Physicists Discover Evolutionary Laws of Language


Hugh Pickens writes "Christopher Shea writes in the WSJ that physicists studying Google's massive collection of scanned books claim to have identified universal laws governing the birth, life course and death of words marking an advance in a new field dubbed 'Culturomics': the application of data-crunching to subjects typically considered part of the humanities. Published in Science, their paper gives the best-yet estimate of the true number of words in English—a million, far more than any dictionary has recorded (the 2002 Webster's Third New International Dictionary has 348,000) with more than half of the language considered 'dark matter' that has evaded standard dictionaries (PDF).
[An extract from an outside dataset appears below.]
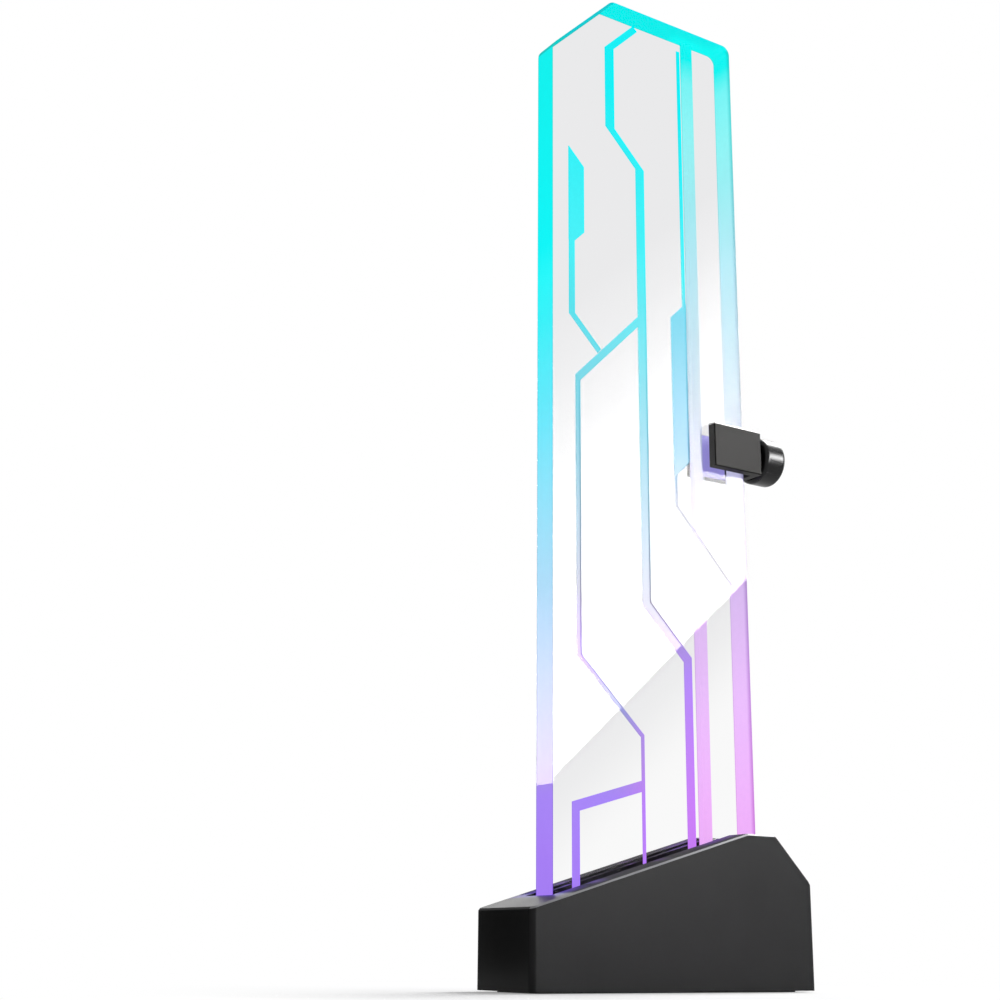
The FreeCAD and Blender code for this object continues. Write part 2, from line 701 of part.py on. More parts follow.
def make_clip():
    """The bent-round clip: two jaws, a web beyond the panel's edge and a lip that hooks in the groove."""
    body = new_body("clip_body")
    plan = new_sketch(body, "plan", "XY_Plane", "sizes.clip_height - sizes.jaw_height / 2")
    inner_front = f"{PANEL_FRONT} - {LINER_SPACE}"
    inner_back = f"{PANEL_BACK} + {LINER_SPACE}"
    lip_right = f"{RAIL_LEFT} - sizes.lip_clearance"
    lip_left = f"{RAIL_LEFT} - sizes.lip_clearance - sizes.lip_thick"
    lip_tip = f"{PANEL_BACK} - sizes.groove_depth + sizes.lip_tip_gap"
    draw_outline(
        plan,
        [
            (JAW_LEFT, f"{inner_front} - sizes.jaw_thick"),
            (WEB_OUTER, f"{inner_front} - sizes.jaw_thick"),
            (WEB_OUTER, f"{inner_back} + sizes.jaw_thick"),
            (lip_left, f"{inner_back} + sizes.jaw_thick"),
            (lip_left, lip_tip),
            (lip_right, lip_tip),
            (lip_right, inner_back),
            (WEB_INNER, inner_back),
            (WEB_INNER, inner_front),
            (JAW_LEFT, inner_front),
        ],
    )
    pad(body, plan, "sizes.jaw_height")
    front = size(f"{inner_front} - sizes.jaw_thick")
    back = size(f"{inner_back} + sizes.jaw_thick")
    rims = edges_where(body, lambda a, b: same(a.y, b.y) and (same(a.y, front) or same(a.y, back)))
    dress(body, "Chamfer", "jaw_bevels", "sizes.clip_bevel", rims)
    hole = new_sketch(body, "insert_hole", "YZ_Plane", WEB_OUTER)
    draw_circle(hole, (PANEL_MIDDLE, "sizes.clip_height"),
                "sizes.stud_radius + sizes.thread_clearance + sizes.insert_wall")
    pocket(body, hole, "sizes.web_thick")
    finish(body, "clip_body")


def make_clip_fittings():
    """Soft liners on the jaws and the threaded bush in the web."""
    low = "sizes.clip_height - sizes.jaw_height / 2 + sizes.liner_margin"
    tall = "sizes.jaw_height - 2 * sizes.liner_margin"
    front = box("front_liner",
                (f"{PANEL_RIGHT} - {JAW_LEFT} - 2 * sizes.liner_margin", "sizes.liner_thick", tall),
                (f"{JAW_LEFT} + sizes.liner_margin", f"{PANEL_FRONT} - {LINER_SPACE}", low))
    finish(front, "front_liner")
    rear = box("rear_liner", ("sizes.rail_width - 2 * sizes.liner_margin", "sizes.liner_thick", tall),
               (f"{RAIL_LEFT} + sizes.liner_margin", f"{PANEL_BACK} + sizes.liner_gap", low))
    finish(rear, "rear_liner")
    place = (WEB_INNER, PANEL_MIDDLE, "sizes.clip_height")
    blank = cylinder("insert_blank", "sizes.stud_radius + sizes.thread_clearance + sizes.insert_wall",
                     "sizes.web_thick", place, "x")
    bore = cylinder("insert_bore", "sizes.stud_radius + sizes.thread_clearance", "sizes.web_thick", place, "x")
    finish(cut("clip_insert", blank, bore), "clip_insert")


KNOB_START = f"({WEB_OUTER} + sizes.knob_gap)"


def make_thumb_screw():
    """The pressure shoe against the panel's edge, the stud, the turned knob and its soft sleeve."""
    axis = ("sizes.clip_height",)
    shoe_blank = cylinder("shoe_blank", "sizes.shoe_radius", "sizes.shoe_thick",
                          (PANEL_RIGHT, PANEL_MIDDLE, *axis), "x")
    socket = cylinder("shoe_socket_tool", "sizes.stud_radius + sizes.thread_clearance", "sizes.shoe_socket",
                      (f"{PANEL_RIGHT} + sizes.shoe_thick - sizes.shoe_socket", PANEL_MIDDLE, *axis), "x")
    finish(cut("pressure_shoe", shoe_blank, socket), "pressure_shoe")
    stud_start = f"({PANEL_RIGHT} + sizes.shoe_thick - sizes.shoe_socket)"
    stud = cylinder("screw_stud", "sizes.stud_radius", f"{KNOB_START} + sizes.stud_grip - {stud_start}",
                    (stud_start, PANEL_MIDDLE, *axis), "x")
    finish(stud, "screw_stud")

    knob = turned("screw_knob", [
        ("0", "sizes.stud_radius"),
        ("0", "sizes.knob_core_radius - sizes.knob_round"),
        ("sizes.knob_collar", "sizes.knob_core_radius"),
        ("sizes.knob_length - sizes.knob_round", "sizes.knob_core_radius"),
        ("sizes.knob_length", "sizes.knob_core_radius - sizes.knob_round"),
        ("sizes.knob_length", "0"),
        ("sizes.stud_grip", "0"),
        ("sizes.stud_grip", "sizes.stud_radius"),
    ])
    finish(knob, "screw_knob")
    inner = "sizes.knob_core_radius"
    outer = "sizes.knob_core_radius + sizes.sleeve_thick"
    first = "sizes.knob_collar"
    last = "sizes.knob_length - sizes.knob_round"
    sleeve = turned("knob_sleeve", [
        (first, inner), (last, inner), (last, outer), (first, outer),
    ])
    dress(sleeve, "Fillet", "sleeve_rounds", "sizes.sleeve_round", rims_of(sleeve, size(outer)))
    finish(sleeve, "knob_sleeve")


def turned(label, profile):
    """A body turned about its own X axis, then set on the thumb screw's axis."""
    body = new_body(label)
    sketch = new_sketch(body, f"{label}_profile", "XZ_Plane")
    draw_outline(sketch, profile)
    turn = body.newObject("PartDesign::Revolution", f"{label}_turn")
    turn.Profile = sketch
    turn.ReferenceAxis = (sketch, ["H_Axis"])
    turn.Angle = 360
    sketch.Visibility = False
    put(body, (KNOB_START, PANEL_MIDDLE, "sizes.clip_height"))
    doc.recompute()
    return body


make_housing()
make_cover()
make_pad()
make_base_insides()
make_grommet()
make_panel_clamp()
make_panel()
make_clip()
make_clip_fittings()
make_thumb_screw()
doc.recompute()

for item in doc.Objects:
    if {"Invalid", "Error"} & set(item.State):
        raise RuntimeError(f"{item.Name} failed: {item.State}")
for label, node in nodes.items():
    if node.Shape.isNull() or not node.Shape.isValid():
        raise RuntimeError(f"{label} has no valid shape")

os.makedirs("parts", exist_ok=True)
for label, node in nodes.items():
    node.Shape.exportStep(f"parts/{label}.step")
    print(label, len(node.Shape.Solids), round(node.Shape.Volume, 2))
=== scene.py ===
# %% [markdown]
# A slim support bracket with a lit clear panel, finished for the camera. The solids come from the frame,
# already at their real size, so this lesson only gives them their finishes, adds the thread that is too
# fine for the solids, and sets up the camera and the light of a small studio.

# %% Load the frame
import math

import bpy
import numpy as np
from mathutils import Matrix, Vector


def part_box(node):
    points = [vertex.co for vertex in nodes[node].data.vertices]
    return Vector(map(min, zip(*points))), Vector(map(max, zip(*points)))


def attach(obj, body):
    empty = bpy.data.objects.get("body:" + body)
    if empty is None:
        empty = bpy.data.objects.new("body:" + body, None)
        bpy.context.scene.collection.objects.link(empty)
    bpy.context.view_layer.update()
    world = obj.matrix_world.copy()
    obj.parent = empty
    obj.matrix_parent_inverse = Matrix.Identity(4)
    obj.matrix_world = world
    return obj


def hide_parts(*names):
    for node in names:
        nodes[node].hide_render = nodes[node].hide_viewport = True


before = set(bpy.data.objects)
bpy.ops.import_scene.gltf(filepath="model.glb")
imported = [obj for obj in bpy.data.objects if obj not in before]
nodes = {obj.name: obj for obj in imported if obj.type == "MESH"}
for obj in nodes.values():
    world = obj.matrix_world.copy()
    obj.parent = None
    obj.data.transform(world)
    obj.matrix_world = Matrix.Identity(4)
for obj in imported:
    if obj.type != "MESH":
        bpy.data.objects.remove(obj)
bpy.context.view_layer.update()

MM = 0.001
BLACK = (0.0, 0.0, 0.0, 1.0)
print("solid pieces:", len(nodes))

# %% [markdown]
# Everything is placed from the solids' own boxes. The panel's box gives its two polished faces, its left
# and right edges, its seat in the base and its top, and every mask and most lamps below are worked out from
# those. Reading them from the frame means that a changed size needs no change here.

# %% Places taken from the frame
panel_low, panel_high = (np.array(corner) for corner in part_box("light_panel"))
PANEL_LEFT, PANEL_FRONT = (float(place) for place in panel_low[:2])
PANEL_RIGHT, PANEL_BACK, PANEL_TOP = (float(place) for place in panel_high)
PANEL_WIDTH = PANEL_RIGHT - PANEL_LEFT
BASE_TOP = float(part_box("base_housing")[1][2])
CLIP_RIGHT, _, CLIP_TOP = (float(place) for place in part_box("clip_body")[1])
print("panel, mm:", np.round((panel_high - panel_low) / MM, 2))

# %% [markdown]
# The camera stands low in front and to the left and looks slightly up, which is why the panel narrows
# towards its top. Its place and turn come from matching the base's and the panel's corners in the
# photograph. A camera looks along its own -Z, so its turn is built from three directions: right, up and
# back.

# %% Camera
FRAME_PIXELS = 1000
FOCAL_PIXELS = 1599.5
SENSOR_MM = 36.0
CAMERA_PLACE = Vector((-0.2118, -0.2677, 0.0073))
CAMERA_HEADING = math.radians(33.01)
CAMERA_PITCH = math.radians(15.82)
CAMERA_ROLL = math.radians(-0.53)


def add_camera():
    """A camera looking along (sin heading, cos heading), raised by the pitch and rolled about its axis."""
    data = bpy.data.cameras.new("photo_camera")
    data.sensor_width = SENSOR_MM
    data.lens = FOCAL_PIXELS / FRAME_PIXELS * SENSOR_MM
    data.clip_start = 0.01
    data.clip_end = 50.0
    forward = Vector((
        math.sin(CAMERA_HEADING) * math.cos(CAMERA_PITCH),
        math.cos(CAMERA_HEADING) * math.cos(CAMERA_PITCH),
        math.sin(CAMERA_PITCH),
    ))
    level_right = forward.cross(Vector((0, 0, 1))).normalized()
    level_up = level_right.cross(forward)
    right = level_right * math.cos(CAMERA_ROLL) - level_up * math.sin(CAMERA_ROLL)
    up = level_right * math.sin(CAMERA_ROLL) + level_up * math.cos(CAMERA_ROLL)
    turn = Matrix((right, up, -forward)).transposed()
    camera = bpy.data.objects.new("photo_camera", data)
    camera.matrix_world = Matrix.Translation(CAMERA_PLACE) @ turn.to_4x4()
    bpy.context.scene.collection.objects.link(camera)
    bpy.context.scene.camera = camera
    return camera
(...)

The paper tracked word usage through time (each year, for instance, 1% of the world's English-speaking population switches from 'sneaked' to 'snuck') and found that English continues to grow at a rate of 8,500 new words a year. However the growth rate is slowing, partly because the language is already so rich, the "marginal utility" of new words is declining. Another discovery is that the death rates for words is rising, largely as a matter of homogenization as regional words disappear and spell-checking programs and vigilant copy editors choke off the chaotic variety of words much more quickly, in effect speeding up the natural selection of words. The authors also identified a universal 'tipping point' in the life cycle of new words: Roughly 30 to 50 years after their birth, words either enter the long-term lexicon or tumble off a cliff into disuse and go '23 skidoo' as children either accept or reject their parents' coinages."